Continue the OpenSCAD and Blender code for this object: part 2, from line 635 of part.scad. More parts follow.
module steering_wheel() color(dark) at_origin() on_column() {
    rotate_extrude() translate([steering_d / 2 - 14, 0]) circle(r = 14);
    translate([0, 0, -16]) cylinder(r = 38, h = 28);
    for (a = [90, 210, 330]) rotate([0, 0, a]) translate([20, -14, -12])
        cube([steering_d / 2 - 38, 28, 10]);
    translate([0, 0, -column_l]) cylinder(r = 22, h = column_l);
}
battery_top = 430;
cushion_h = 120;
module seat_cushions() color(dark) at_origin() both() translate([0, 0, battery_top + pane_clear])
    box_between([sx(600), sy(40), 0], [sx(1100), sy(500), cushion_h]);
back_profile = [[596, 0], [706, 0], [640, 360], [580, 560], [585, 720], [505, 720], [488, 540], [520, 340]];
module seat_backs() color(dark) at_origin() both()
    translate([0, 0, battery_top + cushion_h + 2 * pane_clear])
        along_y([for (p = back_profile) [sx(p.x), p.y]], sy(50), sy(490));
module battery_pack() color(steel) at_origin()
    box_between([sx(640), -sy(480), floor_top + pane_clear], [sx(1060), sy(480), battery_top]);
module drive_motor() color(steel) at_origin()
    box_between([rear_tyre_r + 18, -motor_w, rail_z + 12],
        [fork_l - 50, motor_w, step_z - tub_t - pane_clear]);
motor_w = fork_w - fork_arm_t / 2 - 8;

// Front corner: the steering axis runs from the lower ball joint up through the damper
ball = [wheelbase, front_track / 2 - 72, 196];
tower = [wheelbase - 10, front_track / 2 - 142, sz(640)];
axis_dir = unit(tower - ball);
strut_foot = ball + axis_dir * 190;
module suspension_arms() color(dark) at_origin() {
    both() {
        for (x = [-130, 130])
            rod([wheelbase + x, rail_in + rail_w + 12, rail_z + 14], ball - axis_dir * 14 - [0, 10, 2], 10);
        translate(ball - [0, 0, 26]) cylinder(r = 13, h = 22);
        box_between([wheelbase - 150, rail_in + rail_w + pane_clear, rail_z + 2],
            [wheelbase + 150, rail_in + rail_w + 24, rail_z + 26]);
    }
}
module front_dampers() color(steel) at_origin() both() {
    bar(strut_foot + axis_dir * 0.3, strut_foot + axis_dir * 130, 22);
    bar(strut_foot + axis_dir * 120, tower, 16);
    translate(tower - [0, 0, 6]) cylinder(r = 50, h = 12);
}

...

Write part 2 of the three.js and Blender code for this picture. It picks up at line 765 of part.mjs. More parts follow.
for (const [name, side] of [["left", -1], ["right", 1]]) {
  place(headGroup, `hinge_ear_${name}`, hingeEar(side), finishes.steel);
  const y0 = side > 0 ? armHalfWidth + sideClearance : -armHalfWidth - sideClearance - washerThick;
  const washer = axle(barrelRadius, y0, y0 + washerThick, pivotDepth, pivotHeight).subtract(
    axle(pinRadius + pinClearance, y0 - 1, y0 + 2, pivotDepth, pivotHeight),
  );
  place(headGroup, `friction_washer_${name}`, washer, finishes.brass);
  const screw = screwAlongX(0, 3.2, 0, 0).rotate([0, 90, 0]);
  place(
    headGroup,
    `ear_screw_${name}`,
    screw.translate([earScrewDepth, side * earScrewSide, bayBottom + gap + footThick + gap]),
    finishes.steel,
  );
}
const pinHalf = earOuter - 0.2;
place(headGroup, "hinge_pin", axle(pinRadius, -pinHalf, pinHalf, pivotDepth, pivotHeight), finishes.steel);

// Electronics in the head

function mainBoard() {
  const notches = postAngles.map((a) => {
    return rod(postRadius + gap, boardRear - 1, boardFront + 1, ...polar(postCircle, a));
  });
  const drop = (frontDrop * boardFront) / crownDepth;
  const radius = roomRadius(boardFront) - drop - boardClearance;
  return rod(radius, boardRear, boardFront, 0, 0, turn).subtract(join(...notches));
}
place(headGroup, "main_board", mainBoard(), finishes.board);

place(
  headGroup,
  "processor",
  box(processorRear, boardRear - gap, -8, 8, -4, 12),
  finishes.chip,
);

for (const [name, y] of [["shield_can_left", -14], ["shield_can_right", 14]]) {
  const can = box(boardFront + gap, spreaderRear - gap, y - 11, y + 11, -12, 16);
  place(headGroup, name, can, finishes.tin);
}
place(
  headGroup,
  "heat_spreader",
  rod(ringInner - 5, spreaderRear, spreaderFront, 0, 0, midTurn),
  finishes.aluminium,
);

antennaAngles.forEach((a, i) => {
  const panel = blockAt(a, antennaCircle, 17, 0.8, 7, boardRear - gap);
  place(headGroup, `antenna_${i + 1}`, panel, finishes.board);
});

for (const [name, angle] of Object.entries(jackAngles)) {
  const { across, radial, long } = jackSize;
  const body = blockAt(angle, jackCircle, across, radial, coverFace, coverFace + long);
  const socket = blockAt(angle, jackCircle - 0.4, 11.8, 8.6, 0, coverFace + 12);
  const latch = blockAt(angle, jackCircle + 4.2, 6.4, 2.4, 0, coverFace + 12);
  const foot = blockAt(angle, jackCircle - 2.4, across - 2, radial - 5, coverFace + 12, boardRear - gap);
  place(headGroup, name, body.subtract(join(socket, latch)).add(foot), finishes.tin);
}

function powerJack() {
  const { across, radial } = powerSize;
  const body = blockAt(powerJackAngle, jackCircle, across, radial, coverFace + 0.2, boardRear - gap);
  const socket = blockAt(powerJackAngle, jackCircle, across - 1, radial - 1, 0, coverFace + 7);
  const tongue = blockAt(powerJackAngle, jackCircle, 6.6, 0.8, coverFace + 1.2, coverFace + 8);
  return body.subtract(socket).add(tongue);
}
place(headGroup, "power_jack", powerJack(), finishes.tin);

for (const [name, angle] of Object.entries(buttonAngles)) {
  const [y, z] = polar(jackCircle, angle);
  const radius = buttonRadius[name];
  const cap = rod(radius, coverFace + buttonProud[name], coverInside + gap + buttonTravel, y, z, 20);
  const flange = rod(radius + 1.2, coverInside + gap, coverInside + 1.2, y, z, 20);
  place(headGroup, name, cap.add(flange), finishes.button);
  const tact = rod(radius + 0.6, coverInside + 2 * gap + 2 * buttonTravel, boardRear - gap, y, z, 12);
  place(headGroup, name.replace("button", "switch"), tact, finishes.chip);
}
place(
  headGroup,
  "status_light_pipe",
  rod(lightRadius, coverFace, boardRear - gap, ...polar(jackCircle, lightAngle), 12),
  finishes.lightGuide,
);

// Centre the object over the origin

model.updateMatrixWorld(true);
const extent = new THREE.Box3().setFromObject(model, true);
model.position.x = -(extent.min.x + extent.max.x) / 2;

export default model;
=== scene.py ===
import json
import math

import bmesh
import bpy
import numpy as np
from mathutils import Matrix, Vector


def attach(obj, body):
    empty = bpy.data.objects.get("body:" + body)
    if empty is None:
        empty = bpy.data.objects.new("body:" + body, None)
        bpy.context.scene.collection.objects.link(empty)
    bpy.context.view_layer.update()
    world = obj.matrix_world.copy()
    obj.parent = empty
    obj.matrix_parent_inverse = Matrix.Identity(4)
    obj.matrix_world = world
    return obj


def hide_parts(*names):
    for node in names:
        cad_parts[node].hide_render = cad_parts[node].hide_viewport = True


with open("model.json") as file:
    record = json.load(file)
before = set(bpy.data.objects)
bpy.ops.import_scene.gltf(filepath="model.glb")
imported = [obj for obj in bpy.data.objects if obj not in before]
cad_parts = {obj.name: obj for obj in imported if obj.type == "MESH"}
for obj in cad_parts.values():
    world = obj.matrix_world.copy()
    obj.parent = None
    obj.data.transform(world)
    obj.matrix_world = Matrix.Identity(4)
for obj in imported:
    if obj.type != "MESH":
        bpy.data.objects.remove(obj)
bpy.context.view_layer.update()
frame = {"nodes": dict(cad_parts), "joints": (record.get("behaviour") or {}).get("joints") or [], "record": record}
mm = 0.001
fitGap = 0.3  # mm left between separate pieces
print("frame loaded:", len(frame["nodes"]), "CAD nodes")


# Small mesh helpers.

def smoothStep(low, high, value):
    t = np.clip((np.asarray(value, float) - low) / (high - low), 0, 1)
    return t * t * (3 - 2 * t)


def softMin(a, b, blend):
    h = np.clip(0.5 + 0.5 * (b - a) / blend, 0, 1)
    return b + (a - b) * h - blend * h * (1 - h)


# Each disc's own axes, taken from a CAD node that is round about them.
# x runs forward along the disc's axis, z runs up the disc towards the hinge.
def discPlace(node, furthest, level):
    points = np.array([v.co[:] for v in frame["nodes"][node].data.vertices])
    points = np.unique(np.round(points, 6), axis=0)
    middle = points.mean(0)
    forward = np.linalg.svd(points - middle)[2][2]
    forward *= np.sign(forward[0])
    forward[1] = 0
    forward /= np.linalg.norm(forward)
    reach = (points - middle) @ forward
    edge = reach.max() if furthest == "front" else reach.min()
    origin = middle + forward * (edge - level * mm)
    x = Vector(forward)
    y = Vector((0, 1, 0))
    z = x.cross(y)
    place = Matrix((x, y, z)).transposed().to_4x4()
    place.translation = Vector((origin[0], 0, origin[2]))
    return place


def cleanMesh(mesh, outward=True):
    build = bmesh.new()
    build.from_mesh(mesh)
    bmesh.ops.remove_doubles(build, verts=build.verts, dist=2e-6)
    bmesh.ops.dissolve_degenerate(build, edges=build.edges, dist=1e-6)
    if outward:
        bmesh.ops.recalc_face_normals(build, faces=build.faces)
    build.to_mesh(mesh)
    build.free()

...

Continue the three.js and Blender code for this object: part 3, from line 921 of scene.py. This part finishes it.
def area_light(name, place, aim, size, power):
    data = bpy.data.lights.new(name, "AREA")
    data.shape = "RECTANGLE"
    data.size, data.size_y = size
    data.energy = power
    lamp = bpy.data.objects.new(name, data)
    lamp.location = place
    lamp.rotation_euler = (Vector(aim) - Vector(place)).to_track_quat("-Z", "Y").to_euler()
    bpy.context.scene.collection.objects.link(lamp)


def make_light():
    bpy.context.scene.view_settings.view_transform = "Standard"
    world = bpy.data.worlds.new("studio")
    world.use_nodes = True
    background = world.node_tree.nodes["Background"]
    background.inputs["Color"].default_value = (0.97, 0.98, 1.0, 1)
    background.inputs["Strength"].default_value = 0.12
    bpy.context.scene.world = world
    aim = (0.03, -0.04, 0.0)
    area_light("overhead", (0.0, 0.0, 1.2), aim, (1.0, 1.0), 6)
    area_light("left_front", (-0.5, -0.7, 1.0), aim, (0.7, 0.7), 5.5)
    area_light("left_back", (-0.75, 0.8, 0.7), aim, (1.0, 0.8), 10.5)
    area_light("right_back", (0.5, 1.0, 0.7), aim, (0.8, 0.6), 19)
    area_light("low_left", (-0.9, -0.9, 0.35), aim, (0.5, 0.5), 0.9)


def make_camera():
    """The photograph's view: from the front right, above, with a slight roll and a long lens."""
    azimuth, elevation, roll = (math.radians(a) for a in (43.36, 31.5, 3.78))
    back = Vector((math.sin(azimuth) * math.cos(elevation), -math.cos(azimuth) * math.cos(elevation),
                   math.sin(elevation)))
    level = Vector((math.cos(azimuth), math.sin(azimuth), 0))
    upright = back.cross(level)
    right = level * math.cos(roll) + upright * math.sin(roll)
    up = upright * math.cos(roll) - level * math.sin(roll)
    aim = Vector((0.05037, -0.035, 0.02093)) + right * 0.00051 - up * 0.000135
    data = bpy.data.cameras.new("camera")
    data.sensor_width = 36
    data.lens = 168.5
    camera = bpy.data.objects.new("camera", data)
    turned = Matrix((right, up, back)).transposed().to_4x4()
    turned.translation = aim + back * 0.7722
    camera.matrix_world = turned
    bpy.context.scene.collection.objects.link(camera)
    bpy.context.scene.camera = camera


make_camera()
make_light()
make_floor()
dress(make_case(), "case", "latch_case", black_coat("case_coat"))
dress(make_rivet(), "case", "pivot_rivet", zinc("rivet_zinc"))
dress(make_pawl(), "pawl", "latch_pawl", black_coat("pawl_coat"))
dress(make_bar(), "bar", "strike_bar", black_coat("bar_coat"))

▶ JOB:
Repeat exactly the lines from the one containing "over the origin" to the one containing "obj.matrix_world = world", both lines included, and nothing else.

▶ EXERCISE SOLUTION:
// Centre the object over the origin

model.updateMatrixWorld(true);
const extent = new THREE.Box3().setFromObject(model, true);
model.position.x = -(extent.min.x + extent.max.x) / 2;

export default model;
=== scene.py ===
import json
import math

import bmesh
import bpy
import numpy as np
from mathutils import Matrix, Vector


def attach(obj, body):
    empty = bpy.data.objects.get("body:" + body)
    if empty is None:
        empty = bpy.data.objects.new("body:" + body, None)
        bpy.context.scene.collection.objects.link(empty)
    bpy.context.view_layer.update()
    world = obj.matrix_world.copy()
    obj.parent = empty
    obj.matrix_parent_inverse = Matrix.Identity(4)
    obj.matrix_world = world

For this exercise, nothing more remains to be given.